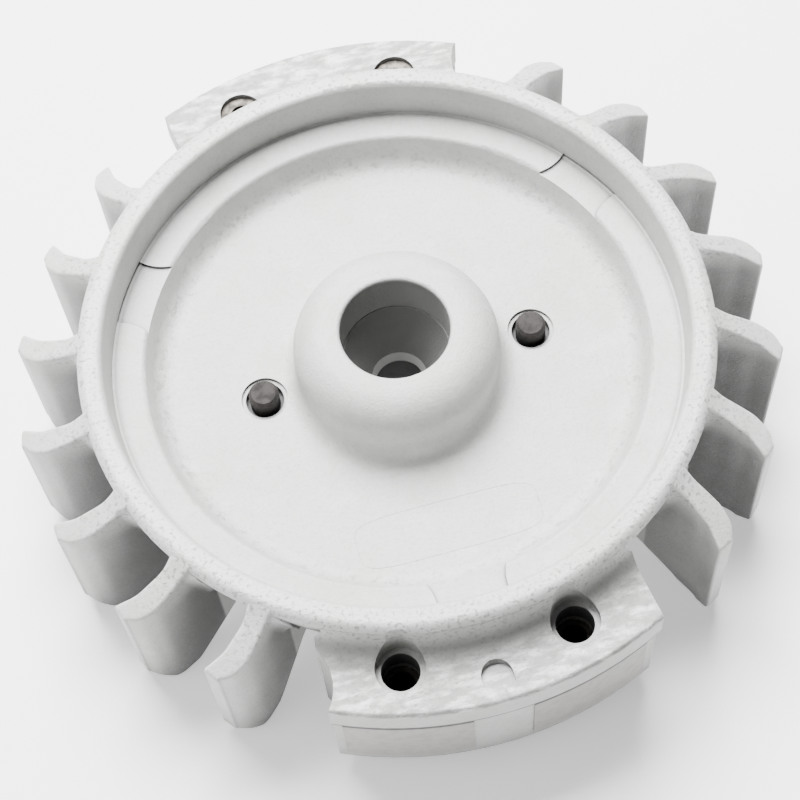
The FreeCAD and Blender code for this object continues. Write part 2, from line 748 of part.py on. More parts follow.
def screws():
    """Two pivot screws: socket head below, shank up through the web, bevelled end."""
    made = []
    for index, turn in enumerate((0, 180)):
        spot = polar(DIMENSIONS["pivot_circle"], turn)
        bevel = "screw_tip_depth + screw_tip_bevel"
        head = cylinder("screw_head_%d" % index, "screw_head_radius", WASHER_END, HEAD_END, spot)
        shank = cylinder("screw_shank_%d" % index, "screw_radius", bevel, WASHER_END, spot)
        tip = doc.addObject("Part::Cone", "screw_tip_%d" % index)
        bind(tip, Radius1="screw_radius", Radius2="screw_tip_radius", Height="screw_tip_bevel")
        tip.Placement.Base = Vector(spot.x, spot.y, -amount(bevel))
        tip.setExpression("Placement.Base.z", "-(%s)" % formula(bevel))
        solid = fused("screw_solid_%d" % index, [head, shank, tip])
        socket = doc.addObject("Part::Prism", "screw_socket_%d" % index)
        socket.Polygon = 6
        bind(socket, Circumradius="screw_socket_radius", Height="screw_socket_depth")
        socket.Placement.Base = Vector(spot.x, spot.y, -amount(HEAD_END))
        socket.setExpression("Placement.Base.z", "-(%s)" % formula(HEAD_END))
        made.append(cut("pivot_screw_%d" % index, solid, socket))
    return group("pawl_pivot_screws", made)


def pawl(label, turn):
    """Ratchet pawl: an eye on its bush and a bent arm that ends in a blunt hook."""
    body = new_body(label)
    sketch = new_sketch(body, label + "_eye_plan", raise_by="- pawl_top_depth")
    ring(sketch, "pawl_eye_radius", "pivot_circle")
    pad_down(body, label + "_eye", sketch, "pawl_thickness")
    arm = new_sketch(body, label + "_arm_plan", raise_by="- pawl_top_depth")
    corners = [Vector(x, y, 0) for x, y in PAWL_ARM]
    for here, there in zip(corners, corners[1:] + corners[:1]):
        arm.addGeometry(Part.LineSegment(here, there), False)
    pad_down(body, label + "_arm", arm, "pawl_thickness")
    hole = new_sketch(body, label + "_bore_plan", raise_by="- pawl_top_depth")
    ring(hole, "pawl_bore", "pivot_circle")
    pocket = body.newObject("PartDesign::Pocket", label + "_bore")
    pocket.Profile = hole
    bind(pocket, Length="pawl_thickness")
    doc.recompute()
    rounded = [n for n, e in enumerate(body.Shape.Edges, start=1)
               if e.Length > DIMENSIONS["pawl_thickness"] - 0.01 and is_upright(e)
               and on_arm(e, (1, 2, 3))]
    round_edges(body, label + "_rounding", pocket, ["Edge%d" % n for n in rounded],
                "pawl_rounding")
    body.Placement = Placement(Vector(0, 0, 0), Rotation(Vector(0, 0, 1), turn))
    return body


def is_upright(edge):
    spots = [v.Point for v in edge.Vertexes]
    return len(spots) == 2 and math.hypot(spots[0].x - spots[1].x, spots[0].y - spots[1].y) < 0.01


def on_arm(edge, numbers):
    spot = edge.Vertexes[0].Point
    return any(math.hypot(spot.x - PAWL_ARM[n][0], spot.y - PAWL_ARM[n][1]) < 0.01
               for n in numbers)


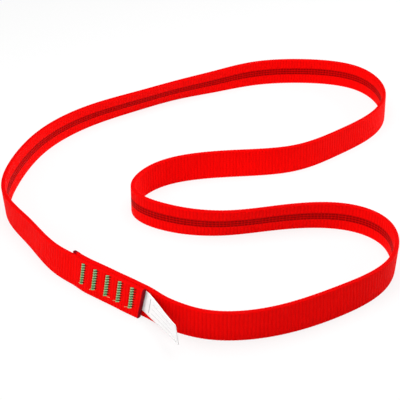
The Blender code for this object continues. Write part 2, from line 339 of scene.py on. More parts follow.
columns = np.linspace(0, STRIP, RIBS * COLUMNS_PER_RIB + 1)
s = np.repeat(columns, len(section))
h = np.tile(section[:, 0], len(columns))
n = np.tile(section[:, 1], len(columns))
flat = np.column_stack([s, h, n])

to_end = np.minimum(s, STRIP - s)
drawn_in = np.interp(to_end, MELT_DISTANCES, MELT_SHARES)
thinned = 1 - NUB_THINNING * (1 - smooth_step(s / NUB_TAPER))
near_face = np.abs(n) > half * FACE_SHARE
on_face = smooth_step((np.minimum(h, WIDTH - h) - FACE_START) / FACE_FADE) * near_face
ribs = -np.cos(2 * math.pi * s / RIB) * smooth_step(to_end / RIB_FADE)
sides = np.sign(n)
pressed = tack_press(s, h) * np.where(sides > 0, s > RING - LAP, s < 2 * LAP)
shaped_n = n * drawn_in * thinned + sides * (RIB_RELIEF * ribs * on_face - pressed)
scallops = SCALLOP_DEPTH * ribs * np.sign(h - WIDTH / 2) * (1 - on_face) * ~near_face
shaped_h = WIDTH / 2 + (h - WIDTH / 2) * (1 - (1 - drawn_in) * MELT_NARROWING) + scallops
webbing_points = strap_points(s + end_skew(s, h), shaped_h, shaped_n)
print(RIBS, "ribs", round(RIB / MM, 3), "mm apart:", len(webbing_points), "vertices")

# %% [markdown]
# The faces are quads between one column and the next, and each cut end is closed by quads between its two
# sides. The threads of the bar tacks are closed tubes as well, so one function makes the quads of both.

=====

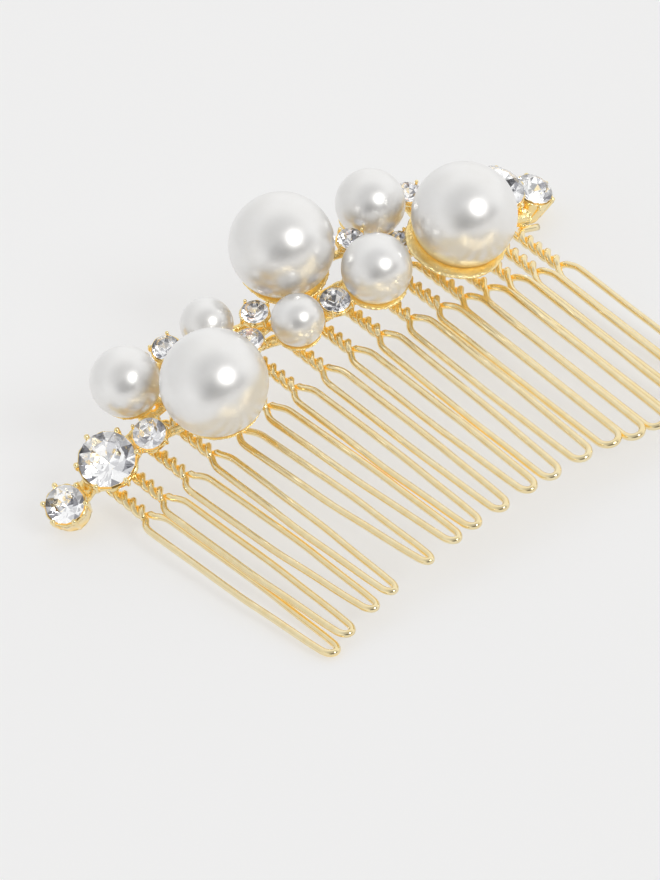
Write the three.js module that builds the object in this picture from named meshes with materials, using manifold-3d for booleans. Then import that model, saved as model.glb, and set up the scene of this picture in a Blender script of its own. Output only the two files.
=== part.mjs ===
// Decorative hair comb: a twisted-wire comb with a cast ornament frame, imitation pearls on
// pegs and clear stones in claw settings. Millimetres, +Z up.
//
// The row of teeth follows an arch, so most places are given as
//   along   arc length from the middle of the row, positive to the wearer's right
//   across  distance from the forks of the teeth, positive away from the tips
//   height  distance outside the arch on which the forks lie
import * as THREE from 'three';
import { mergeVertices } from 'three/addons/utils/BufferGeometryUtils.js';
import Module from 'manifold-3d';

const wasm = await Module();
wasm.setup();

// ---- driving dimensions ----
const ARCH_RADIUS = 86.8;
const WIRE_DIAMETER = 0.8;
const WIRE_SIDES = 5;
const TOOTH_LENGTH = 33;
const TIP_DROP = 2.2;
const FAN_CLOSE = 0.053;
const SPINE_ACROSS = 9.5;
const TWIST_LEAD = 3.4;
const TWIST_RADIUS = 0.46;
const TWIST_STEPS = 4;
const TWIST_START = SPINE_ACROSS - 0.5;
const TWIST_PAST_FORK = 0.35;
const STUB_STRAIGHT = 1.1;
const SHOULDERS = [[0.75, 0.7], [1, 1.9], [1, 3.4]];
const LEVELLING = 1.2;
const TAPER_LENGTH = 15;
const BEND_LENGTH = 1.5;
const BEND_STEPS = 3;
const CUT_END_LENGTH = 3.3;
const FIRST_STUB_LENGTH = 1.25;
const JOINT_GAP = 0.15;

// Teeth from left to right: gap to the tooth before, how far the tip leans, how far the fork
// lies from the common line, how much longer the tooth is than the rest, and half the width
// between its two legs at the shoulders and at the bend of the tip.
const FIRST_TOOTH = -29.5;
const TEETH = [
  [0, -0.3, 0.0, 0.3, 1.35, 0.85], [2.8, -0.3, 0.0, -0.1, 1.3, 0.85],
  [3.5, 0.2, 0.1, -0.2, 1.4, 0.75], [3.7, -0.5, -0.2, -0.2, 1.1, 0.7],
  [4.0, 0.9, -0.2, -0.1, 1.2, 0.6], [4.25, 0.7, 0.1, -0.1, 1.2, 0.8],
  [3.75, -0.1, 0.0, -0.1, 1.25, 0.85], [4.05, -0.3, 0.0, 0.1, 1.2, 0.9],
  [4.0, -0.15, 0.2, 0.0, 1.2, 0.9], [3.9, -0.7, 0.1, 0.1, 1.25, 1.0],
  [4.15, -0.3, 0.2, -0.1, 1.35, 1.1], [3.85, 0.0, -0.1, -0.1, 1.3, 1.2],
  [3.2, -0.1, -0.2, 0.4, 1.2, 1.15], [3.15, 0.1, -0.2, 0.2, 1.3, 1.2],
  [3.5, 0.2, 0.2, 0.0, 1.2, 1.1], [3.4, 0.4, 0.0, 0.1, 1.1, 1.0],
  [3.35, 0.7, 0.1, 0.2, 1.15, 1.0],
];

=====

To be done:
Each line from the one containing "The Blender code" through the one containing "# sides. The" must be retyped exactly, the first and last of these included.

Written answer:
The Blender code for this object continues. Write part 2, from line 339 of scene.py on. More parts follow.
columns = np.linspace(0, STRIP, RIBS * COLUMNS_PER_RIB + 1)
s = np.repeat(columns, len(section))
h = np.tile(section[:, 0], len(columns))
n = np.tile(section[:, 1], len(columns))
flat = np.column_stack([s, h, n])

to_end = np.minimum(s, STRIP - s)
drawn_in = np.interp(to_end, MELT_DISTANCES, MELT_SHARES)
thinned = 1 - NUB_THINNING * (1 - smooth_step(s / NUB_TAPER))
near_face = np.abs(n) > half * FACE_SHARE
on_face = smooth_step((np.minimum(h, WIDTH - h) - FACE_START) / FACE_FADE) * near_face
ribs = -np.cos(2 * math.pi * s / RIB) * smooth_step(to_end / RIB_FADE)
sides = np.sign(n)
pressed = tack_press(s, h) * np.where(sides > 0, s > RING - LAP, s < 2 * LAP)
shaped_n = n * drawn_in * thinned + sides * (RIB_RELIEF * ribs * on_face - pressed)
scallops = SCALLOP_DEPTH * ribs * np.sign(h - WIDTH / 2) * (1 - on_face) * ~near_face
shaped_h = WIDTH / 2 + (h - WIDTH / 2) * (1 - (1 - drawn_in) * MELT_NARROWING) + scallops
webbing_points = strap_points(s + end_skew(s, h), shaped_h, shaped_n)
print(RIBS, "ribs", round(RIB / MM, 3), "mm apart:", len(webbing_points), "vertices")

# %% [markdown]
# The faces are quads between one column and the next, and each cut end is closed by quads between its two
# sides. The threads of the bar tacks are closed tubes as well, so one function makes the quads of both.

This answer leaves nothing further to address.